* Exercise task
Write out every line of the material exactly as it appears.

* Supplied data
++++++++
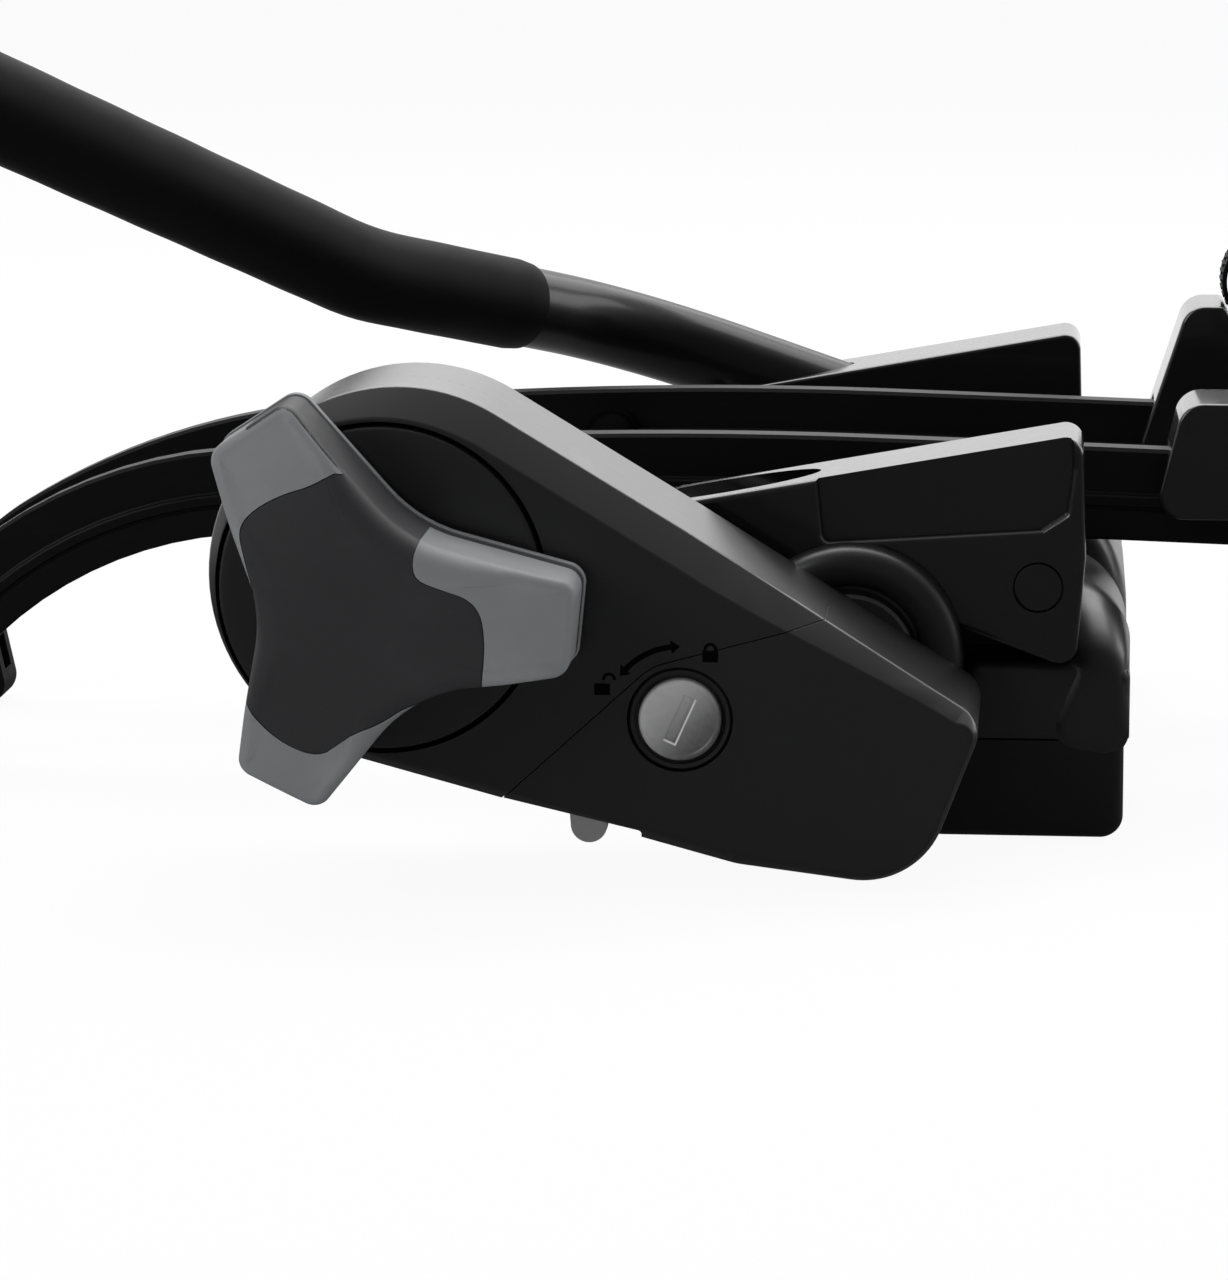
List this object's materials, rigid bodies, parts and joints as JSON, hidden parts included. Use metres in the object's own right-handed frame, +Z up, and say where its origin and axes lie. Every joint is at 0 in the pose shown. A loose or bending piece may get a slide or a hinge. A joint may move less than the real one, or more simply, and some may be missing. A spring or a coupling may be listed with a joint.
{
  "type": "bicycle carrier hub",
  "caption": "Folding bicycle carrier hub with ratchet tension knob, key lock, two carrying arms, strap cradles and a padded support tube.",
  "frame": {"origin": "on the flat underside, below the middle of the axle that the arms and the reel case turn on", "axes": "+X along the carrying arms towards the cradles, +Y across the carrier away from the reel case, +Z up"},
  "size_m": [0.5983, 0.341, 0.2006],
  "materials": {
    "shell_black": "fine-grained injection moulding",
    "gloss_black": "satin black moulding",
    "grip_grey": "soft-touch overmould",
    "knob_core": "fine-grained moulding",
    "arm_black": "black anodised extrusion",
    "tube_black": "black powder coat",
    "rubber_black": "moulded rubber",
    "steel": "turned and brushed",
    "zinc": "zinc plated",
    "nylon_grey": "moulded nylon",
    "lever_grey": "moulded plastic"
  },
  "bodies": {
    "hub": {"base_block": "gloss_black", "base_pad": "rubber_black", "base_screws": "zinc", "hub_cover": "gloss_black", "axle": "zinc", "near_washer": "zinc", "near_nut": "zinc", "far_nut": "zinc", "far_cap": "gloss_black", "near_head": "gloss_black", "near_head_cap": "gloss_black", "far_head": "gloss_black", "far_head_cap": "gloss_black", "head_bolts": "zinc", "support_tube": "tube_black", "tube_sleeve": "rubber_black", "tube_cap": "rubber_black"},
    "arms": {"near_arm": "arm_black", "far_arm": "arm_black", "near_bracket": "arm_black", "far_bracket": "arm_black", "arm_bushes": "nylon_grey", "near_arm_foot": "rubber_black", "far_arm_foot": "rubber_black", "arm_end_caps": "rubber_black", "left_tie": "tube_black", "right_tie": "tube_black"},
    "reel_case": {"reel_cover": "shell_black", "lock_cover": "shell_black", "rear_shell": "shell_black", "pivot_ring": "gloss_black", "shaft_bush": "nylon_grey", "lock_sleeve": "shell_black", "lever_pin": "steel", "lever_spring": "steel", "outlet_grommet": "rubber_black", "shell_screws": "zinc"},
    "knob": {"knob_core": "knob_core", "knob_grip_1": "grip_grey", "knob_grip_2": "grip_grey", "knob_grip_3": "grip_grey", "dial_disc": "shell_black", "knob_shaft": "steel", "ratchet_wheel": "steel", "cable_drum": "nylon_grey", "shaft_screw": "zinc"},
    "lock_barrel": {"lock_plug": "steel"},
    "lock_bar": {"lock_bolt": "zinc"},
    "lever": {"release_lever": "lever_grey"},
    "cradle_near_1": {"near_cradle_1": "gloss_black", "near_strap_1": "rubber_black"},
    "cradle_near_2": {"near_cradle_2": "gloss_black", "near_strap_2": "rubber_black"},
    "cradle_far_1": {"far_cradle_1": "gloss_black", "far_strap_1": "rubber_black"},
    "cradle_far_2": {"far_cradle_2": "gloss_black", "far_strap_2": "rubber_black"}
  },
  "joints": [
    {"name": "arms_fold", "type": "hinge", "parent": "hub", "child": "arms", "pos_m": [0, 0, 0.046], "axis": [0, -1, 0], "range_deg": [0, 75]},
    {"name": "reel_swing", "type": "hinge", "parent": "hub", "child": "reel_case", "pos_m": [0, -0.14, 0.046], "axis": [0, 1, 0], "range_deg": [-15, 80]},
    {"name": "knob_turn", "type": "hinge", "parent": "reel_case", "child": "knob", "pos_m": [-0.1053, -0.19, 0.0698], "axis": [0, -1, 0], "continuous": true},
    {"name": "key_turn", "type": "hinge", "parent": "reel_case", "child": "lock_barrel", "pos_m": [-0.0367, -0.17, 0.0403], "axis": [0, 1, 0], "range_deg": [0, 90]},
    {"name": "bolt_slide", "type": "slide", "parent": "reel_case", "child": "lock_bar", "axis": [-1, 0, 0], "range_m": [0, 0.0048]},
    {"name": "lever_press", "type": "hinge", "parent": "reel_case", "child": "lever", "pos_m": [-0.06, -0.15, 0.036], "axis": [0, -1, 0], "range_deg": [0, 8], "stiffness_Nm_per_rad": 0.05, "springref_deg": -8.59},
    {"name": "slide_near_1", "type": "slide", "parent": "arms", "child": "cradle_near_1", "axis": [0.9995, 0, -0.0314], "range_m": [-0.006, 0.04]},
    {"name": "slide_near_2", "type": "slide", "parent": "arms", "child": "cradle_near_2", "axis": [0.9995, 0, -0.0314], "range_m": [-0.04, 0.026]},
    {"name": "slide_far_1", "type": "slide", "parent": "arms", "child": "cradle_far_1", "axis": [0.9995, 0, -0.0314], "range_m": [-0.006, 0.04]},
    {"name": "slide_far_2", "type": "slide", "parent": "arms", "child": "cradle_far_2", "axis": [0.9995, 0, -0.0314], "range_m": [-0.04, 0.026]}
  ],
  "couplings": [
    {"joint": "bolt_slide", "follows": "key_turn", "m_per_rad": 0.00293}
  ]
}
++++++++
* Solution to the exercise
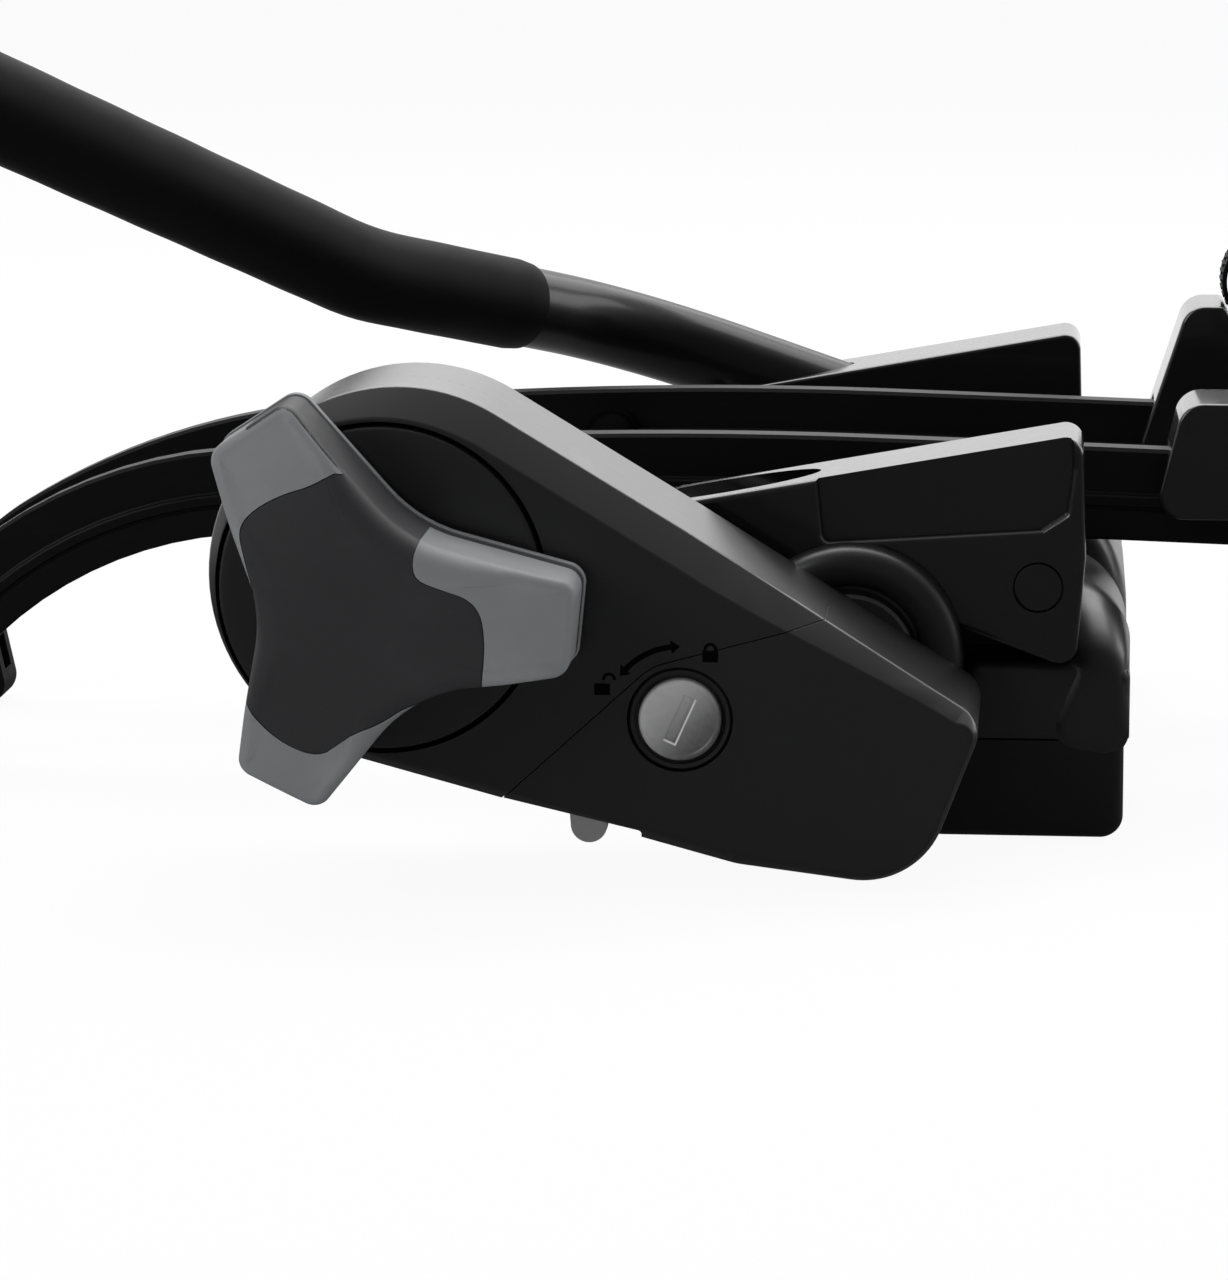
List this object's materials, rigid bodies, parts and joints as JSON, hidden parts included. Use metres in the object's own right-handed frame, +Z up, and say where its origin and axes lie. Every joint is at 0 in the pose shown. A loose or bending piece may get a slide or a hinge. A joint may move less than the real one, or more simply, and some may be missing. A spring or a coupling may be listed with a joint.
{
  "type": "bicycle carrier hub",
  "caption": "Folding bicycle carrier hub with ratchet tension knob, key lock, two carrying arms, strap cradles and a padded support tube.",
  "frame": {"origin": "on the flat underside, below the middle of the axle that the arms and the reel case turn on", "axes": "+X along the carrying arms towards the cradles, +Y across the carrier away from the reel case, +Z up"},
  "size_m": [0.5983, 0.341, 0.2006],
  "materials": {
    "shell_black": "fine-grained injection moulding",
    "gloss_black": "satin black moulding",
    "grip_grey": "soft-touch overmould",
    "knob_core": "fine-grained moulding",
    "arm_black": "black anodised extrusion",
    "tube_black": "black powder coat",
    "rubber_black": "moulded rubber",
    "steel": "turned and brushed",
    "zinc": "zinc plated",
    "nylon_grey": "moulded nylon",
    "lever_grey": "moulded plastic"
  },
  "bodies": {
    "hub": {"base_block": "gloss_black", "base_pad": "rubber_black", "base_screws": "zinc", "hub_cover": "gloss_black", "axle": "zinc", "near_washer": "zinc", "near_nut": "zinc", "far_nut": "zinc", "far_cap": "gloss_black", "near_head": "gloss_black", "near_head_cap": "gloss_black", "far_head": "gloss_black", "far_head_cap": "gloss_black", "head_bolts": "zinc", "support_tube": "tube_black", "tube_sleeve": "rubber_black", "tube_cap": "rubber_black"},
    "arms": {"near_arm": "arm_black", "far_arm": "arm_black", "near_bracket": "arm_black", "far_bracket": "arm_black", "arm_bushes": "nylon_grey", "near_arm_foot": "rubber_black", "far_arm_foot": "rubber_black", "arm_end_caps": "rubber_black", "left_tie": "tube_black", "right_tie": "tube_black"},
    "reel_case": {"reel_cover": "shell_black", "lock_cover": "shell_black", "rear_shell": "shell_black", "pivot_ring": "gloss_black", "shaft_bush": "nylon_grey", "lock_sleeve": "shell_black", "lever_pin": "steel", "lever_spring": "steel", "outlet_grommet": "rubber_black", "shell_screws": "zinc"},
    "knob": {"knob_core": "knob_core", "knob_grip_1": "grip_grey", "knob_grip_2": "grip_grey", "knob_grip_3": "grip_grey", "dial_disc": "shell_black", "knob_shaft": "steel", "ratchet_wheel": "steel", "cable_drum": "nylon_grey", "shaft_screw": "zinc"},
    "lock_barrel": {"lock_plug": "steel"},
    "lock_bar": {"lock_bolt": "zinc"},
    "lever": {"release_lever": "lever_grey"},
    "cradle_near_1": {"near_cradle_1": "gloss_black", "near_strap_1": "rubber_black"},
    "cradle_near_2": {"near_cradle_2": "gloss_black", "near_strap_2": "rubber_black"},
    "cradle_far_1": {"far_cradle_1": "gloss_black", "far_strap_1": "rubber_black"},
    "cradle_far_2": {"far_cradle_2": "gloss_black", "far_strap_2": "rubber_black"}
  },
  "joints": [
    {"name": "arms_fold", "type": "hinge", "parent": "hub", "child": "arms", "pos_m": [0, 0, 0.046], "axis": [0, -1, 0], "range_deg": [0, 75]},
    {"name": "reel_swing", "type": "hinge", "parent": "hub", "child": "reel_case", "pos_m": [0, -0.14, 0.046], "axis": [0, 1, 0], "range_deg": [-15, 80]},
    {"name": "knob_turn", "type": "hinge", "parent": "reel_case", "child": "knob", "pos_m": [-0.1053, -0.19, 0.0698], "axis": [0, -1, 0], "continuous": true},
    {"name": "key_turn", "type": "hinge", "parent": "reel_case", "child": "lock_barrel", "pos_m": [-0.0367, -0.17, 0.0403], "axis": [0, 1, 0], "range_deg": [0, 90]},
    {"name": "bolt_slide", "type": "slide", "parent": "reel_case", "child": "lock_bar", "axis": [-1, 0, 0], "range_m": [0, 0.0048]},
    {"name": "lever_press", "type": "hinge", "parent": "reel_case", "child": "lever", "pos_m": [-0.06, -0.15, 0.036], "axis": [0, -1, 0], "range_deg": [0, 8], "stiffness_Nm_per_rad": 0.05, "springref_deg": -8.59},
    {"name": "slide_near_1", "type": "slide", "parent": "arms", "child": "cradle_near_1", "axis": [0.9995, 0, -0.0314], "range_m": [-0.006, 0.04]},
    {"name": "slide_near_2", "type": "slide", "parent": "arms", "child": "cradle_near_2", "axis": [0.9995, 0, -0.0314], "range_m": [-0.04, 0.026]},
    {"name": "slide_far_1", "type": "slide", "parent": "arms", "child": "cradle_far_1", "axis": [0.9995, 0, -0.0314], "range_m": [-0.006, 0.04]},
    {"name": "slide_far_2", "type": "slide", "parent": "arms", "child": "cradle_far_2", "axis": [0.9995, 0, -0.0314], "range_m": [-0.04, 0.026]}
  ],
  "couplings": [
    {"joint": "bolt_slide", "follows": "key_turn", "m_per_rad": 0.00293}
  ]
}